### Supplied material
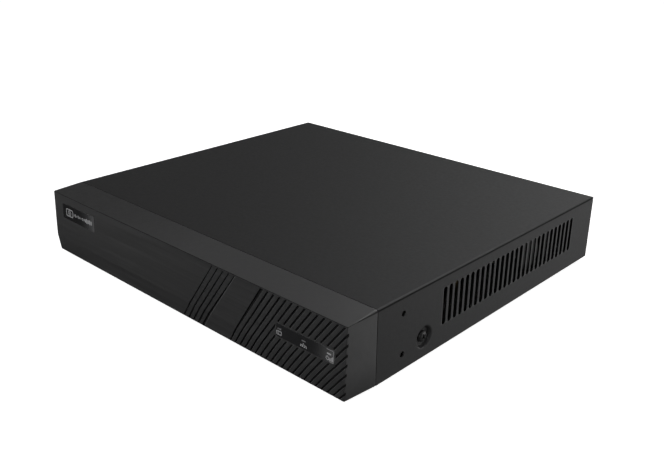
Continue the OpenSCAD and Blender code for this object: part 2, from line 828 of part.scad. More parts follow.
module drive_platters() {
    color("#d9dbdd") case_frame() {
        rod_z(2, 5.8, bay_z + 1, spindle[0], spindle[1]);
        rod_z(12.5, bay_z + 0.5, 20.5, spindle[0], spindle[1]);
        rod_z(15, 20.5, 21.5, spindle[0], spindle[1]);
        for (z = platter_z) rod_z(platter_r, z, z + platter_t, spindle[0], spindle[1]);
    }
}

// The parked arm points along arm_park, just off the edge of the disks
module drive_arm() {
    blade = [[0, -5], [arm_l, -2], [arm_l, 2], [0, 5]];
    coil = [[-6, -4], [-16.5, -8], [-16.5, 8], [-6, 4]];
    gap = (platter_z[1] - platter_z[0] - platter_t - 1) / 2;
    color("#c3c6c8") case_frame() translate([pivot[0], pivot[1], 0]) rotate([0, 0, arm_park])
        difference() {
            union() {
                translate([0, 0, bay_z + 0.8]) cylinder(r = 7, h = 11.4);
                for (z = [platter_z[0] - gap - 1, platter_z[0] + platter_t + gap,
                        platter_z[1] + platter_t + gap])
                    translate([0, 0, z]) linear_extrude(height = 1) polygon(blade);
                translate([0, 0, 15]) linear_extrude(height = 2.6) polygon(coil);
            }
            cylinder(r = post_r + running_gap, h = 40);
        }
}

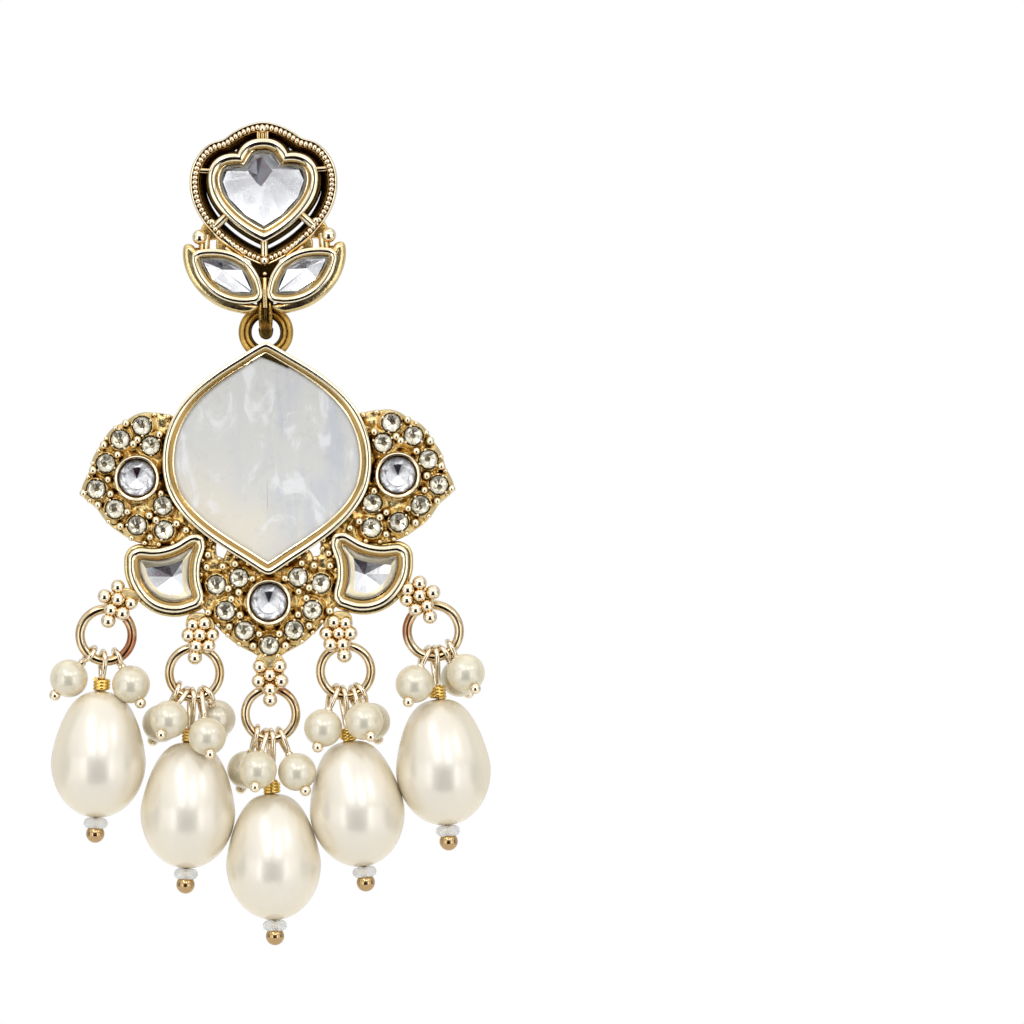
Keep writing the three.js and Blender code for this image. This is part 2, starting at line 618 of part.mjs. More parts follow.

### Instructions to follow
Write out the entries above once more, without altering anything.

### Full response
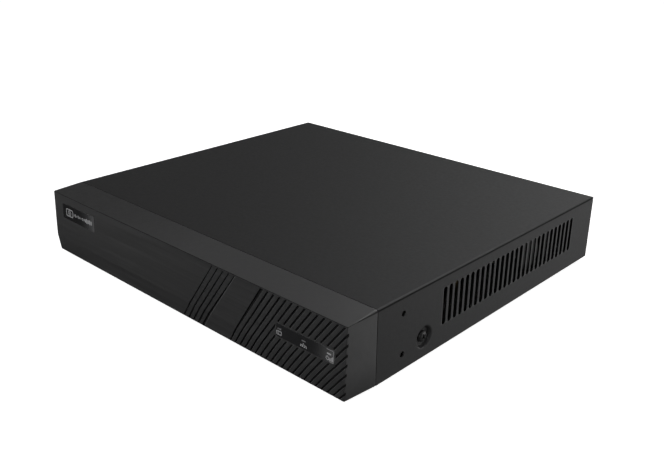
Continue the OpenSCAD and Blender code for this object: part 2, from line 828 of part.scad. More parts follow.
module drive_platters() {
    color("#d9dbdd") case_frame() {
        rod_z(2, 5.8, bay_z + 1, spindle[0], spindle[1]);
        rod_z(12.5, bay_z + 0.5, 20.5, spindle[0], spindle[1]);
        rod_z(15, 20.5, 21.5, spindle[0], spindle[1]);
        for (z = platter_z) rod_z(platter_r, z, z + platter_t, spindle[0], spindle[1]);
    }
}

// The parked arm points along arm_park, just off the edge of the disks
module drive_arm() {
    blade = [[0, -5], [arm_l, -2], [arm_l, 2], [0, 5]];
    coil = [[-6, -4], [-16.5, -8], [-16.5, 8], [-6, 4]];
    gap = (platter_z[1] - platter_z[0] - platter_t - 1) / 2;
    color("#c3c6c8") case_frame() translate([pivot[0], pivot[1], 0]) rotate([0, 0, arm_park])
        difference() {
            union() {
                translate([0, 0, bay_z + 0.8]) cylinder(r = 7, h = 11.4);
                for (z = [platter_z[0] - gap - 1, platter_z[0] + platter_t + gap,
                        platter_z[1] + platter_t + gap])
                    translate([0, 0, z]) linear_extrude(height = 1) polygon(blade);
                translate([0, 0, 15]) linear_extrude(height = 2.6) polygon(coil);
            }
            cylinder(r = post_r + running_gap, h = 40);
        }
}

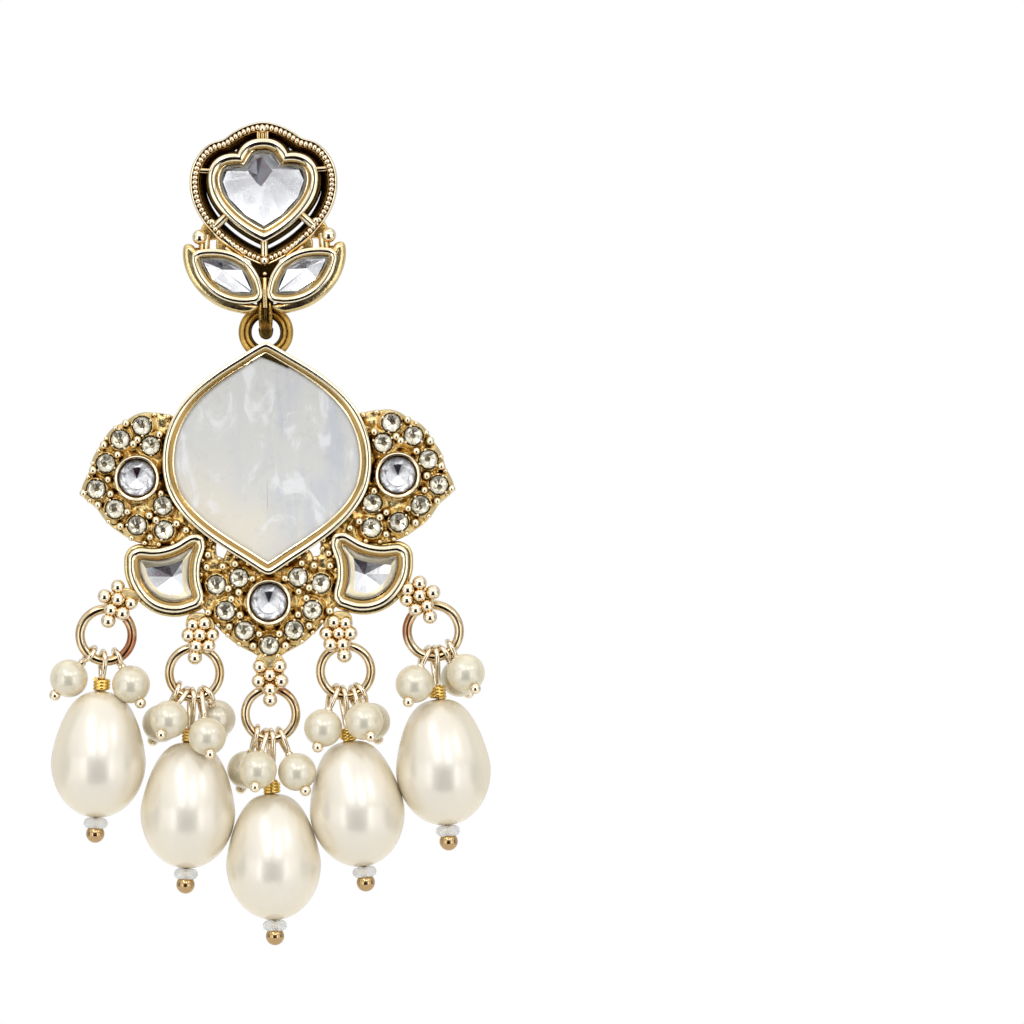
Keep writing the three.js and Blender code for this image. This is part 2, starting at line 618 of part.mjs. More parts follow.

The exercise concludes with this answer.